After this The Bishop's Avenue has less to offer architecturally. White Lodge (at the back of White Lodge Close) is a competent Tudor mansion with Lutyenesque brick loggias. Westwood has (in the part now called Inglestone Manor) an attractive facade of c 1900 with Renaissance pargetting in the gables. Number 5 Byron Close is the only really distinguished example of post-1945 architecture in the Suburb. Barons Court is a pure film set ideal of an American Colonial mansion, like something from "Gone with the Wind", with an elegant tetrastyle ionic portico.

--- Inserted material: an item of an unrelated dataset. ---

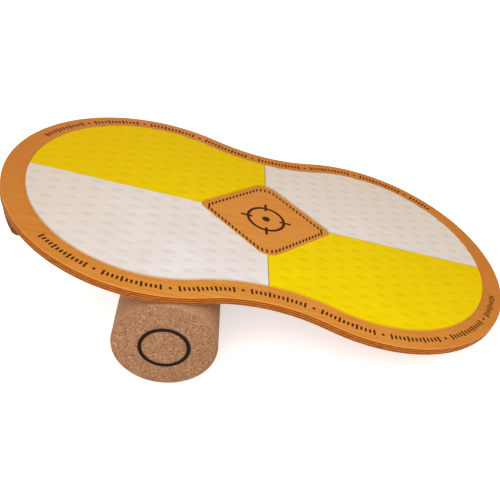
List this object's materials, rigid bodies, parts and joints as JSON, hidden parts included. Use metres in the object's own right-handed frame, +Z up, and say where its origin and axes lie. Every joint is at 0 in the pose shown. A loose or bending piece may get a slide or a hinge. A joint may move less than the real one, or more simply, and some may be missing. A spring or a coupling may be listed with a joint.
{
  "type": "rola bola balance board",
  "caption": "Peanut-shaped plywood balance deck with textured foam grip pads and crescent end stops, leaning on a cork roller.",
  "frame": {"origin": "on the floor, under the middle of the whole object's box, as it stands at rest with the deck leaning on the roller and its right end on the floor", "axes": "+Z up from the floor; +X along the deck towards its low end; +Y across the deck towards the back, along the roller"},
  "size_m": [0.7402, 0.4426, 0.2107],
  "materials": {
    "ply_long": "clear satin varnish on long-grain plywood veneer",
    "ply_cross": "clear satin varnish on dark cross-grain plywood veneer",
    "foam_yellow": "matt closed-cell foam with an embossed grip pattern, yellow",
    "foam_white": "matt closed-cell foam with an embossed grip pattern, off-white",
    "stop_wood": "satin varnished reddish-brown wood",
    "screw_steel": "zinc-plated steel",
    "cork": "pressed cork granules, sanded and unsealed",
    "ink": "matt dark brown print"
  },
  "bodies": {
    "deck": {"deck_ply_1": "ply_long", "deck_ply_2": "ply_cross", "deck_ply_3": "ply_long", "deck_ply_4": "ply_cross", "deck_ply_5": "ply_long", "deck_ply_6": "ply_cross", "deck_ply_7": "ply_long", "grip_pad_back_left": "foam_yellow", "grip_pad_back_right": "foam_white", "grip_pad_front_left": "foam_white", "grip_pad_front_right": "foam_yellow", "end_stop_left": "stop_wood", "stop_screw_left_front": "screw_steel", "stop_screw_left_middle": "screw_steel", "stop_screw_left_back": "screw_steel", "end_stop_right": "stop_wood", "stop_screw_right_front": "screw_steel", "stop_screw_right_middle": "screw_steel", "stop_screw_right_back": "screw_steel"},
    "roller_mark": {"roller_end_ring": "ink"},
    "roller": {"cork_roller": "cork"}
  },
  "joints": [
    {"name": "roller_travel", "type": "slide", "parent": "deck", "child": "roller_mark", "axis": [0.971, 0, -0.2389], "range_m": [-0.152, 0.384]},
    {"name": "roller_spin", "type": "hinge", "parent": "roller_mark", "child": "roller", "pos_m": [-0.13063, 0, 0.06896], "axis": [0, 1, 0], "range_deg": [-320, 127]}
  ],
  "couplings": [
    {"joint": "roller_spin", "follows": "roller_travel", "rad_per_m": -14.493}
  ]
}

Then follow two good houses, Kenmore, a restrained derivation (1896, remodelled c 1905) from Norman Shaw's style of Surrey tile-hanging, and Heath Hall (originally East Weald), a remarkably ornate example of Arts and Crafts brickwork by H. V Ashley and F Winton Newman, designed in 1910 for one of the Lyles of Tate and Lyle. Ashley and Newman later made their name as competition-winners for monumental public buildings (Birmingham Art Gallery, Freemasons' Hall), but like so many of their better instincts were clearly domestic. Here the dramatic round-arched brick doorway set in a bowed centrepiece recalls the American architect H H Richardson (specifically his Severs Hall at Harvard). There is a lively outer-arch of carved stone foliage. The house is very large and is peppered with cut and projecting brickwork.